Fatigue testing involves the application of cyclic loading to a test specimen or a product. Unlike monotonic tests in which loading increases until failure, the applied load is cycled between prescribed maximum and minimum levels until a fatigue failure occurs, or until the predetermined number of loading cycles have been applied.

The loading is applied to assess long term fatigue behavior, vibration isolation properties, and observe failure causing mechanisms.

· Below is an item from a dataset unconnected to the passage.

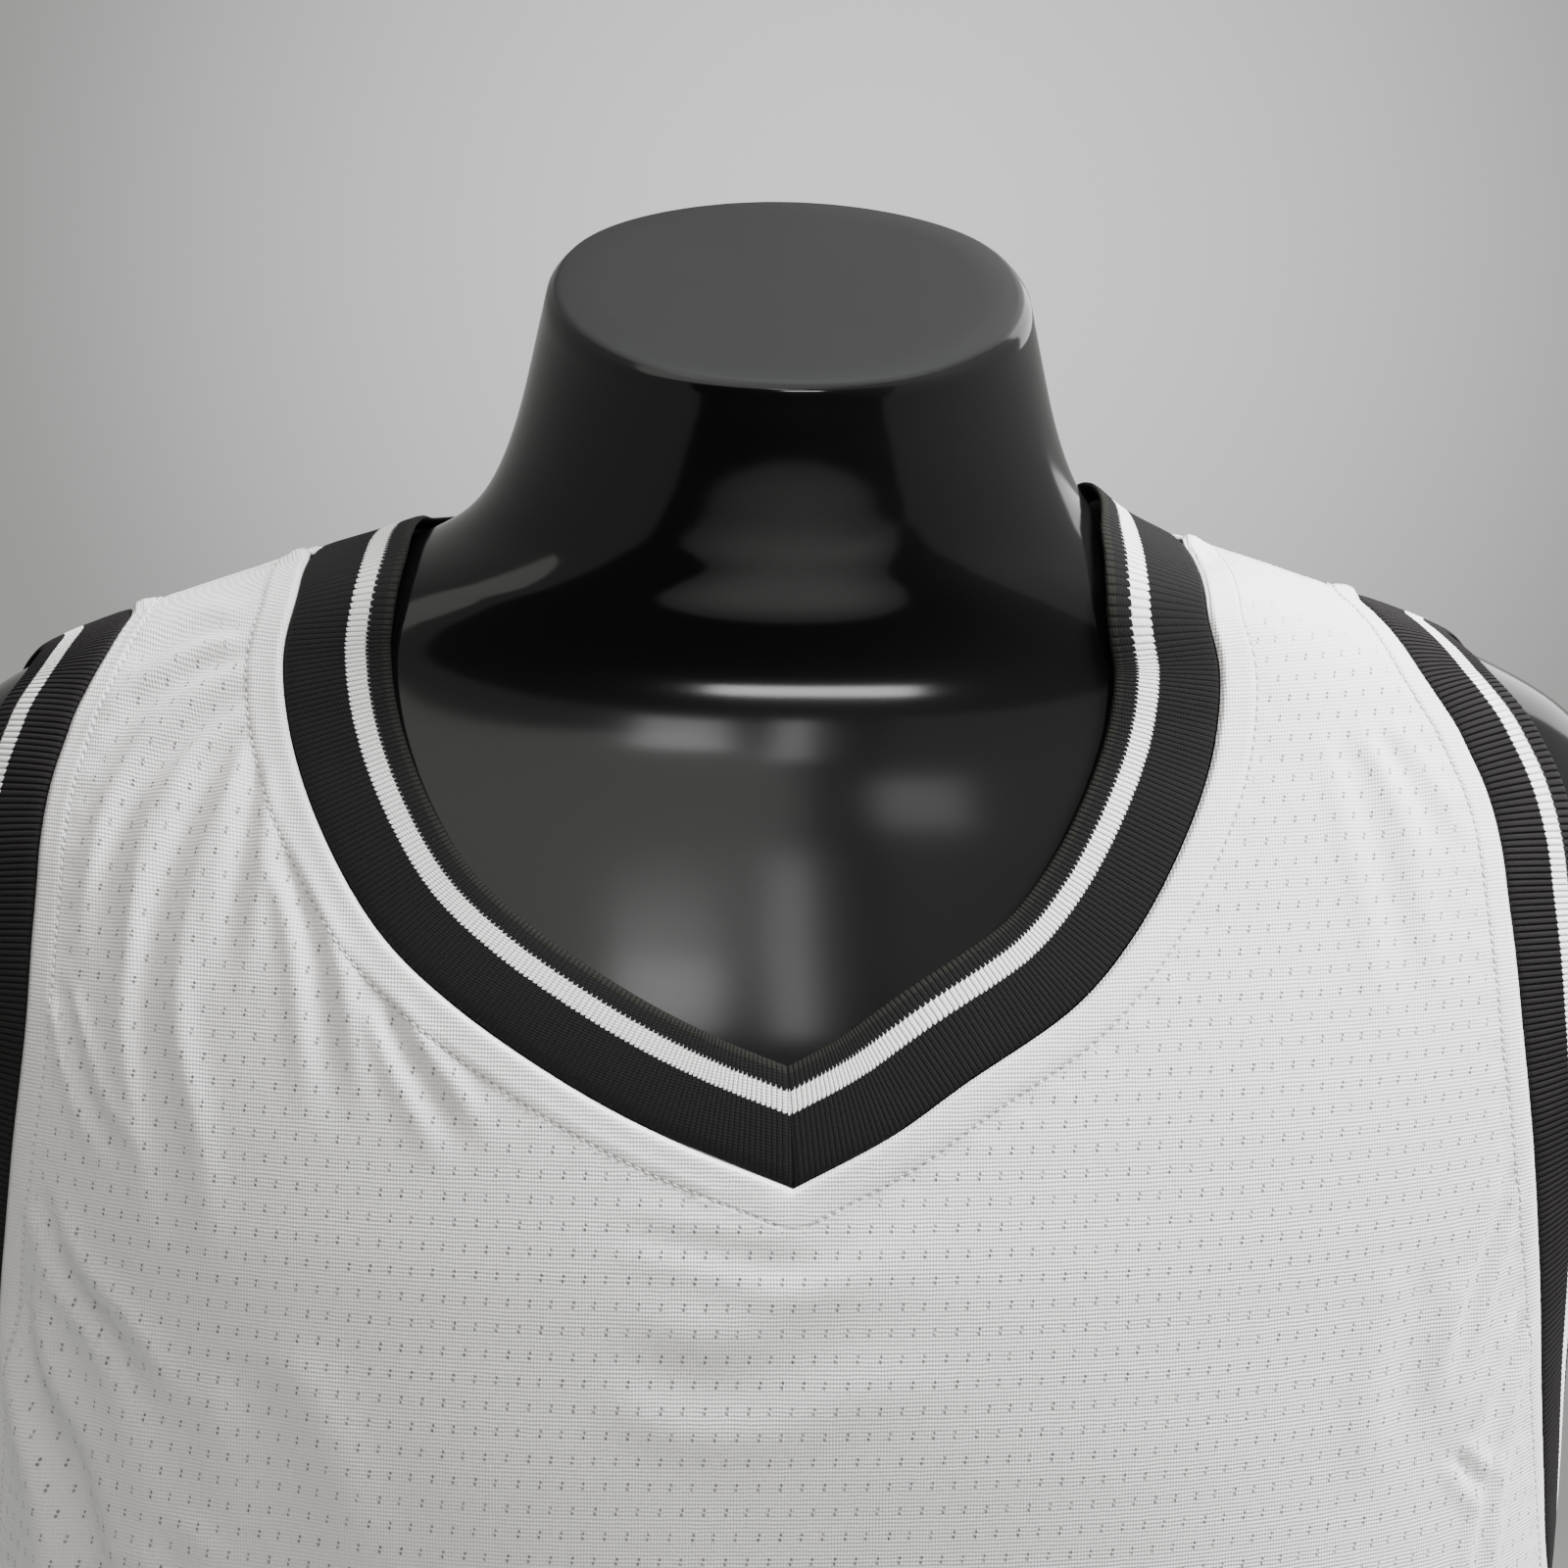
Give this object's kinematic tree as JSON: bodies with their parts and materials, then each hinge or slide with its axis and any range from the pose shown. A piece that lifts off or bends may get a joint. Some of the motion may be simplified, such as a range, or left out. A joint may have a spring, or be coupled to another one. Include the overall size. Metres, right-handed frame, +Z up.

Figure 1: Fatigue and Static Testing Systems at AdvanSES

AdvanSES offers Fatigue Testing of Materials and Products for;

1) Material Samples
2) Full Scale Component Level Testing
3) Measure Material and Product Degradation
4) Elevated Temperature Testing
5) Incorporation of Aging Mechanisms in Testing

Benefits of Fatigue Testing at AdvanSES

With material and product testing at AdvanSES, you can be sure of:

  1. ISO 17025:2017 Accredited Facility
  2. Knowledgable Testing and Engineering Personnel
  3. Commitment to Understanding your Materials and Products
  4. Identify root cause if Required
  5. Short Timelines
  6. Detailed Testing Reports that Help You Make Accurate Decisions

AdvanSES Fatigue Testing Procedure

The AdvanSES approach to fatigue testing of materials and products is as follows;

  • The machine, environment chamber, extensometer, loadcell etc., are all calibrated and verified.
  • The test samples or products to be tested are prepared.
  • The test parameters are set, environment chamber is placed and the test environment is brought upto the required parameters.
  • The machine is started and runs the set cyclic load, stress, strain ranges according to the parameters predetermined for the test samples.
  • The test is run for the set number of cycles and periodically checked, photographed for signs of degradation, fatigue or until failure.
  • Results and further engineering steps are discussed.
  • All relevant test data with information is reported.